→ **SOURCE EXCERPT**
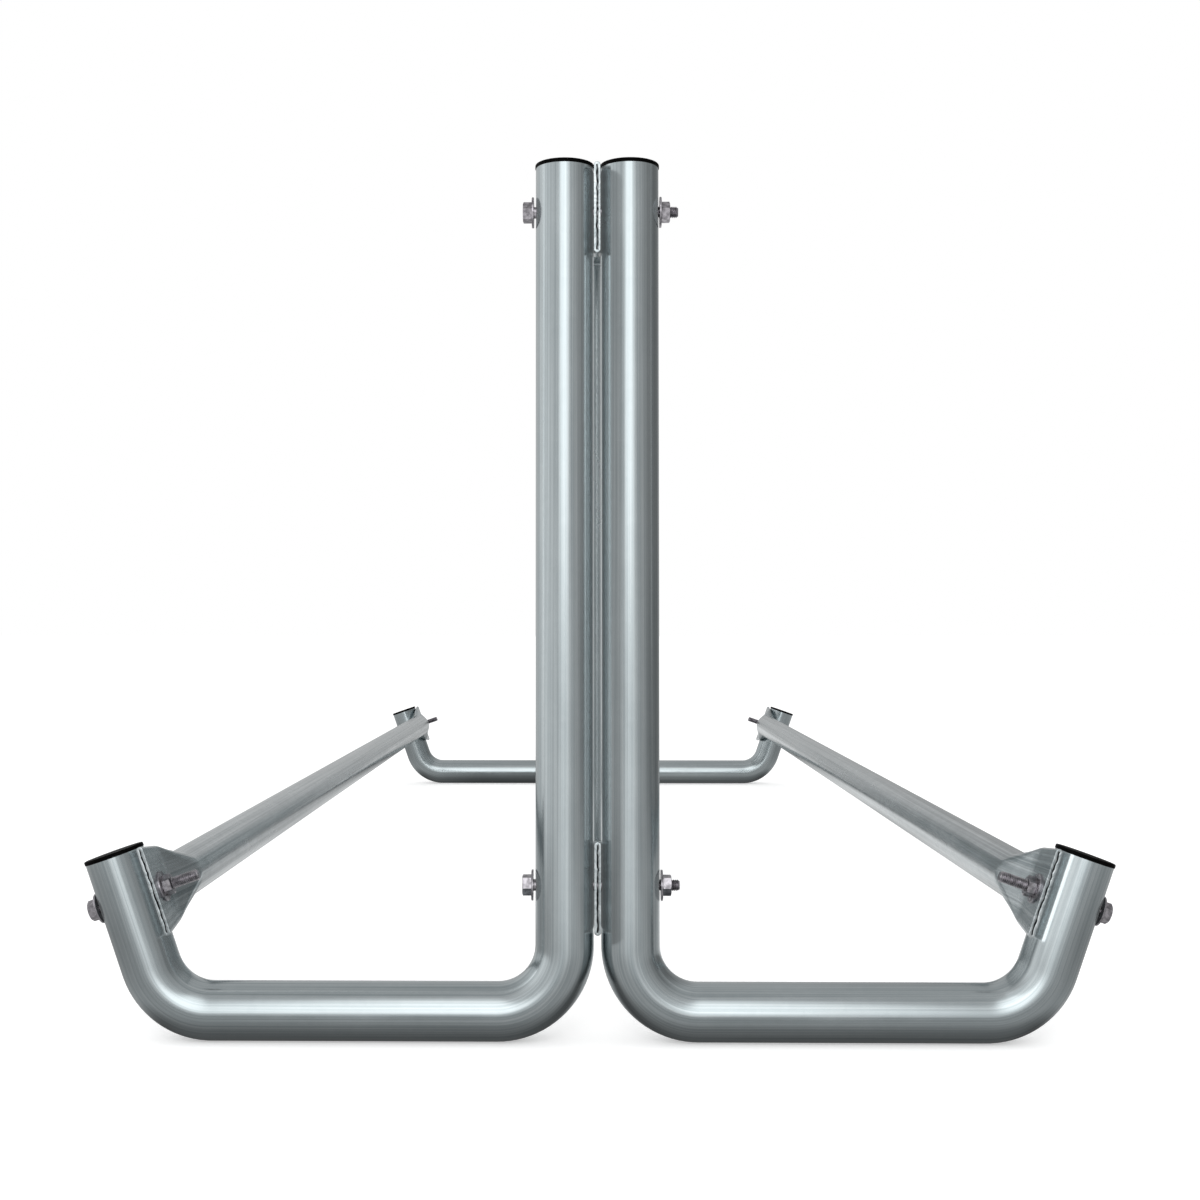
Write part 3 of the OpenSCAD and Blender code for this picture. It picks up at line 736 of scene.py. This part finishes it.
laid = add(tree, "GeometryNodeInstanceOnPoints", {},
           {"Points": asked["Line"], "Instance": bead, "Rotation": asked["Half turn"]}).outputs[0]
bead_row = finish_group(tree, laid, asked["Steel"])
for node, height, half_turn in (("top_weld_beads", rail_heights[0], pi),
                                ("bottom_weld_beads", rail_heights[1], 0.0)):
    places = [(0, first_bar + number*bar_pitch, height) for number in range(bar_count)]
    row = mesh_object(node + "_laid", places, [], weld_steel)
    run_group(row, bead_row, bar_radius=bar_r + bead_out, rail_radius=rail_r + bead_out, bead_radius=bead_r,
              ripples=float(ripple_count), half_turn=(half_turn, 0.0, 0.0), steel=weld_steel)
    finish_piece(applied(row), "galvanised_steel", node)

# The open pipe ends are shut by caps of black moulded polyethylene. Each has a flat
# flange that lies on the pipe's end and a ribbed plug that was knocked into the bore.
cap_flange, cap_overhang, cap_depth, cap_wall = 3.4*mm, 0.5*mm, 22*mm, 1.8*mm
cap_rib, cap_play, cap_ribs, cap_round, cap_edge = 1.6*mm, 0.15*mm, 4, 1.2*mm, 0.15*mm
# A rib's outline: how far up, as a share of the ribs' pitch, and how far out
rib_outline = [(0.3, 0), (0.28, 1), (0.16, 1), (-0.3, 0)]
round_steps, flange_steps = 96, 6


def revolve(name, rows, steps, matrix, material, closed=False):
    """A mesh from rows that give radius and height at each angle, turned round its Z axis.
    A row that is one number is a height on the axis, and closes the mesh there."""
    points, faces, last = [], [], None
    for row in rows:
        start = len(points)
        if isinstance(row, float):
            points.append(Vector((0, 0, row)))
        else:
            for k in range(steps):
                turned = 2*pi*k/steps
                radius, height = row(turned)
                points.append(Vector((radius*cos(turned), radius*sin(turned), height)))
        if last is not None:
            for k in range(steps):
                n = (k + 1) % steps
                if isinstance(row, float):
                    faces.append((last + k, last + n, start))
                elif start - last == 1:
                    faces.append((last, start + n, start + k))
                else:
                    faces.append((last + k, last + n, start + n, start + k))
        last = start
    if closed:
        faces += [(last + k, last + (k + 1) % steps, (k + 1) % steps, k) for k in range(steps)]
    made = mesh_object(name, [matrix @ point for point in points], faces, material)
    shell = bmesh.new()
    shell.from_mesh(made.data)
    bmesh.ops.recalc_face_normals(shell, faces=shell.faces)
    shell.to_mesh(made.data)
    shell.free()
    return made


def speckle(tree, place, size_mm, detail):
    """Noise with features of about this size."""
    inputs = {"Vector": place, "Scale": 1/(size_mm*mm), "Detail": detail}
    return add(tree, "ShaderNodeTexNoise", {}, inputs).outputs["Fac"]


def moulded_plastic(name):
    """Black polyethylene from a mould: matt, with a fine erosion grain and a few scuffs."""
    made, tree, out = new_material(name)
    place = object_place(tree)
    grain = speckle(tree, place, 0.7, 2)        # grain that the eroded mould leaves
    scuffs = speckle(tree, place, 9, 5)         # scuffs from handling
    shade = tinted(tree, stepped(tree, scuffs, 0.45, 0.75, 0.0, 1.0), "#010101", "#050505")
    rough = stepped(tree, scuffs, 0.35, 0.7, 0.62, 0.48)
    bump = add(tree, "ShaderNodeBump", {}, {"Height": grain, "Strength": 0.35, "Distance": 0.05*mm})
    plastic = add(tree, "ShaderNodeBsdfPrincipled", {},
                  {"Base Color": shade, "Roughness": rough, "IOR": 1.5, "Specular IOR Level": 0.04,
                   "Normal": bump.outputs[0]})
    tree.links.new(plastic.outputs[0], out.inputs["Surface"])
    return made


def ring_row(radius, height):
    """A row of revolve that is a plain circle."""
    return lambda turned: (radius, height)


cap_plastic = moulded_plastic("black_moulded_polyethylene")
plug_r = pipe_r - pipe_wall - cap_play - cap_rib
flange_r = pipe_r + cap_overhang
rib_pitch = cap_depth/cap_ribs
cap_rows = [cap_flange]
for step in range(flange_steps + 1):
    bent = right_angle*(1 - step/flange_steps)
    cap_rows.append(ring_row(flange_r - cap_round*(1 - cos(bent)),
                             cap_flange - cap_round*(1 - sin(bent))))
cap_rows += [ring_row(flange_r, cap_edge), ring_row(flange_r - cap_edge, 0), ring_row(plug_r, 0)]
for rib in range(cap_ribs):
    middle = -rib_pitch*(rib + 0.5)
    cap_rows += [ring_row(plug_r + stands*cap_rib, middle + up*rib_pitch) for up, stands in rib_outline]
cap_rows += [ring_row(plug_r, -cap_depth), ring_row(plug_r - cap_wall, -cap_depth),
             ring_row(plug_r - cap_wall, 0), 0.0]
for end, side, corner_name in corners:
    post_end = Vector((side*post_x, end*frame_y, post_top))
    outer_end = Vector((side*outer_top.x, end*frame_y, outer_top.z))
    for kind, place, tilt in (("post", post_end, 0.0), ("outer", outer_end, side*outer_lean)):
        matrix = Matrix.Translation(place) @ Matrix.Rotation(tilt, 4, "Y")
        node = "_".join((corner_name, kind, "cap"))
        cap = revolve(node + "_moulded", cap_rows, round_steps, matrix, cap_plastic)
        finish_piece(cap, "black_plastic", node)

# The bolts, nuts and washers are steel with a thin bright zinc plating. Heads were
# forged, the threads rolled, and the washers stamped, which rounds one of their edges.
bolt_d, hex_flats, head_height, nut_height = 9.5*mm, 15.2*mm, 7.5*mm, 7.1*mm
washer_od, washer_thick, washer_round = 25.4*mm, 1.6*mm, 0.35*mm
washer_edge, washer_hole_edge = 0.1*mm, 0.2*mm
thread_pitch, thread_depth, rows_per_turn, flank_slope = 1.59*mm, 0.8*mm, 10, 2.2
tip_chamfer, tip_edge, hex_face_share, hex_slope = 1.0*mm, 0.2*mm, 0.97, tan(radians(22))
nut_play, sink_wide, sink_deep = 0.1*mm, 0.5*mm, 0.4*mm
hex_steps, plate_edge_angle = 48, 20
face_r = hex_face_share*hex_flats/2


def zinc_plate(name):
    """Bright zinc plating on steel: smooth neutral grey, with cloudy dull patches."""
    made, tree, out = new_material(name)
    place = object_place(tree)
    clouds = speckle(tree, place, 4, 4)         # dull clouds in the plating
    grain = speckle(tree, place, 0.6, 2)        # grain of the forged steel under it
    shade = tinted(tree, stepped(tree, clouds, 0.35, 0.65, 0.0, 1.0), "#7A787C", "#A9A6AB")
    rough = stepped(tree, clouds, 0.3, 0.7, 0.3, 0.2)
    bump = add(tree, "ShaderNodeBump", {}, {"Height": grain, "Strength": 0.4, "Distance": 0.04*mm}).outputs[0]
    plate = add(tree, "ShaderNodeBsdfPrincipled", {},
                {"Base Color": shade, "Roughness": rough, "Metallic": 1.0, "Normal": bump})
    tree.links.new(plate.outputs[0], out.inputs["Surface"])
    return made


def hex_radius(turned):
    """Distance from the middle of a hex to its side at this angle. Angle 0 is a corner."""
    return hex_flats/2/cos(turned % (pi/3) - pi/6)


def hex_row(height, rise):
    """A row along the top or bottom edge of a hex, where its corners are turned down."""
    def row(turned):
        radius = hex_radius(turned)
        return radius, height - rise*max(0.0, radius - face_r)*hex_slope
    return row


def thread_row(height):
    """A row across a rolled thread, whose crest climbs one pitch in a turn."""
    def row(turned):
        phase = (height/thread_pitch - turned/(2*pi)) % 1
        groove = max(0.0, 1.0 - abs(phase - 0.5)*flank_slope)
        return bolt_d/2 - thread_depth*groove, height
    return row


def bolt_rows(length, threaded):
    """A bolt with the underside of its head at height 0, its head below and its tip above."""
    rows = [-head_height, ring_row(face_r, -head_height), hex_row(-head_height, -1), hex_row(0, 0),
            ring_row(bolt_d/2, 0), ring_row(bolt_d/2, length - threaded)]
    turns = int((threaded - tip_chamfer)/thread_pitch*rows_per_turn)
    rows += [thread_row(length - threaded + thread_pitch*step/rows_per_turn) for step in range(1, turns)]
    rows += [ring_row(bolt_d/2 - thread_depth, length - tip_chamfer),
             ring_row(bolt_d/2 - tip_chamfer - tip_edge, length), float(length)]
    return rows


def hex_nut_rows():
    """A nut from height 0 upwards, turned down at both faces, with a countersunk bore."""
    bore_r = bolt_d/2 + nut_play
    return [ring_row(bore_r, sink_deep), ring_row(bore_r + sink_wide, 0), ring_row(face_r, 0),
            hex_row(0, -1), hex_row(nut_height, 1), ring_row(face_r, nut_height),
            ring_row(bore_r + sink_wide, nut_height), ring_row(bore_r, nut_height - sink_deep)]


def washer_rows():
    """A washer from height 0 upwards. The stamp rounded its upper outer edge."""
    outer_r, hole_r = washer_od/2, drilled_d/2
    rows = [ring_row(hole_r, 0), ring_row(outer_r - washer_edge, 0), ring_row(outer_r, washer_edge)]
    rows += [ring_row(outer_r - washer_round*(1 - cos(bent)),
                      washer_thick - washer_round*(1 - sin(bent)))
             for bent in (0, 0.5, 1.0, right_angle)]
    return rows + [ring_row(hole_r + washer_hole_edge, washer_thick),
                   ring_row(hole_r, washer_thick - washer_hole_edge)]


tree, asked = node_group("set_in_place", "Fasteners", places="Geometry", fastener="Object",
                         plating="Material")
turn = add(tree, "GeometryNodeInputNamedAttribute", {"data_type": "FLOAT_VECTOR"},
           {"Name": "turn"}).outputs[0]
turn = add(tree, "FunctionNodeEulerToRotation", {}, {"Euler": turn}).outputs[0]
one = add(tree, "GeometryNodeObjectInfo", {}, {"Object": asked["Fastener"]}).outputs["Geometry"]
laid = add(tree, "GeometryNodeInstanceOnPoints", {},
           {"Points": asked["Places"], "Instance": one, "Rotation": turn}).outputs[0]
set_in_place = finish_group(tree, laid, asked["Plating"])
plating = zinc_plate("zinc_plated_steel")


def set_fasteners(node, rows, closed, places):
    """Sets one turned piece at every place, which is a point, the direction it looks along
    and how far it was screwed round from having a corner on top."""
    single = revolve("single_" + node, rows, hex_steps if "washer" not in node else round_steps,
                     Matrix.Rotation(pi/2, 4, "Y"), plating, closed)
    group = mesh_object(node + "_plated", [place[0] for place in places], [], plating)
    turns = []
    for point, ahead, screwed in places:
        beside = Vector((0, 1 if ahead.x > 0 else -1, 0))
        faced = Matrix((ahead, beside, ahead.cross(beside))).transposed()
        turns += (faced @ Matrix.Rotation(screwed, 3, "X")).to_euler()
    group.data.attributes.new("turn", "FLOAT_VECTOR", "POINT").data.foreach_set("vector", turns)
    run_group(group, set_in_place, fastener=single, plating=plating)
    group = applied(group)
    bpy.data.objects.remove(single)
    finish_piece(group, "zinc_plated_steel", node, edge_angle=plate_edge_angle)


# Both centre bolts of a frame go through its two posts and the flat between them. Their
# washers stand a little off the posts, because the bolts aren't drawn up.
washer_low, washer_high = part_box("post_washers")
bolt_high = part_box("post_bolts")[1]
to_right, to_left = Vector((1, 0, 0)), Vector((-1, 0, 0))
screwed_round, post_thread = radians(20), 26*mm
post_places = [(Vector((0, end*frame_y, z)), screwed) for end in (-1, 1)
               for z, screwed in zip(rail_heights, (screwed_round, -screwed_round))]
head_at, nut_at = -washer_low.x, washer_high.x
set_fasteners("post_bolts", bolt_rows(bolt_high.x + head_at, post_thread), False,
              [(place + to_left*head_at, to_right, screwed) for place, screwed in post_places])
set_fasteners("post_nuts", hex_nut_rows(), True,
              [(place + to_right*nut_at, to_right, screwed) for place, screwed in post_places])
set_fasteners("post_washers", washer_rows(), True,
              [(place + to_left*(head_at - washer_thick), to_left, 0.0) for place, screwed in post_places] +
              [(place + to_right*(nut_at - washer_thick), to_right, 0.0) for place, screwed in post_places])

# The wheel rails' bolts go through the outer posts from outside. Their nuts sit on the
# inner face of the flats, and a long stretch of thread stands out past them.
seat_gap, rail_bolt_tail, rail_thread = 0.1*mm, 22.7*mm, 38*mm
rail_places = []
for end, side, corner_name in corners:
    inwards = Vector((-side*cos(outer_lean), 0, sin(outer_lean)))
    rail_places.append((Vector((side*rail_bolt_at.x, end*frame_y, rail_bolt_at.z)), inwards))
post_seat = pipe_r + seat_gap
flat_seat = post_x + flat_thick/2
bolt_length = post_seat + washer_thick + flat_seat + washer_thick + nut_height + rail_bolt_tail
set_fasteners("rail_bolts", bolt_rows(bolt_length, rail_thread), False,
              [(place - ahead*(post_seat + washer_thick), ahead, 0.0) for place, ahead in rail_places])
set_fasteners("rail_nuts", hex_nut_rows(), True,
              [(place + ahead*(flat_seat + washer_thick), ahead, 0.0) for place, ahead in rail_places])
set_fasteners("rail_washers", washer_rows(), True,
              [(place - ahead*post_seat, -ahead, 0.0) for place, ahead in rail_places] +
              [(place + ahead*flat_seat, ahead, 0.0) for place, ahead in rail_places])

→ **EXERCISE GOAL**
The required output is the exact run of lines from the beginning of the listing above to the line that contains "round_steps, flange_steps = 96, 6", inclusive of both.

→ **FULL SOLUTION**
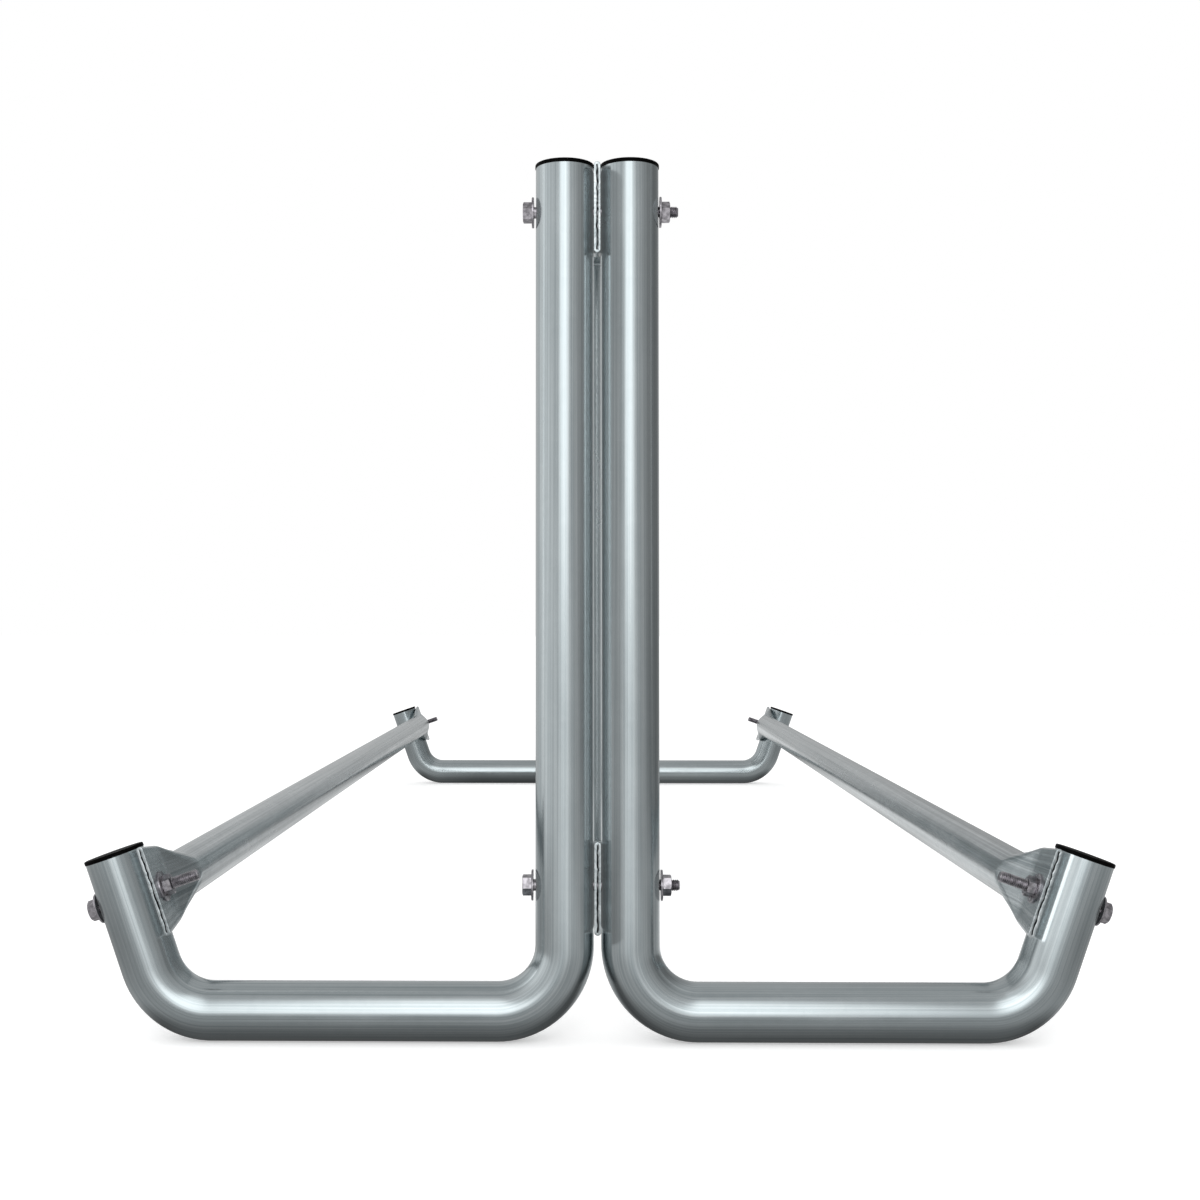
Write part 3 of the OpenSCAD and Blender code for this picture. It picks up at line 736 of scene.py. This part finishes it.
laid = add(tree, "GeometryNodeInstanceOnPoints", {},
           {"Points": asked["Line"], "Instance": bead, "Rotation": asked["Half turn"]}).outputs[0]
bead_row = finish_group(tree, laid, asked["Steel"])
for node, height, half_turn in (("top_weld_beads", rail_heights[0], pi),
                                ("bottom_weld_beads", rail_heights[1], 0.0)):
    places = [(0, first_bar + number*bar_pitch, height) for number in range(bar_count)]
    row = mesh_object(node + "_laid", places, [], weld_steel)
    run_group(row, bead_row, bar_radius=bar_r + bead_out, rail_radius=rail_r + bead_out, bead_radius=bead_r,
              ripples=float(ripple_count), half_turn=(half_turn, 0.0, 0.0), steel=weld_steel)
    finish_piece(applied(row), "galvanised_steel", node)

# The open pipe ends are shut by caps of black moulded polyethylene. Each has a flat
# flange that lies on the pipe's end and a ribbed plug that was knocked into the bore.
cap_flange, cap_overhang, cap_depth, cap_wall = 3.4*mm, 0.5*mm, 22*mm, 1.8*mm
cap_rib, cap_play, cap_ribs, cap_round, cap_edge = 1.6*mm, 0.15*mm, 4, 1.2*mm, 0.15*mm
# A rib's outline: how far up, as a share of the ribs' pitch, and how far out
rib_outline = [(0.3, 0), (0.28, 1), (0.16, 1), (-0.3, 0)]
round_steps, flange_steps = 96, 6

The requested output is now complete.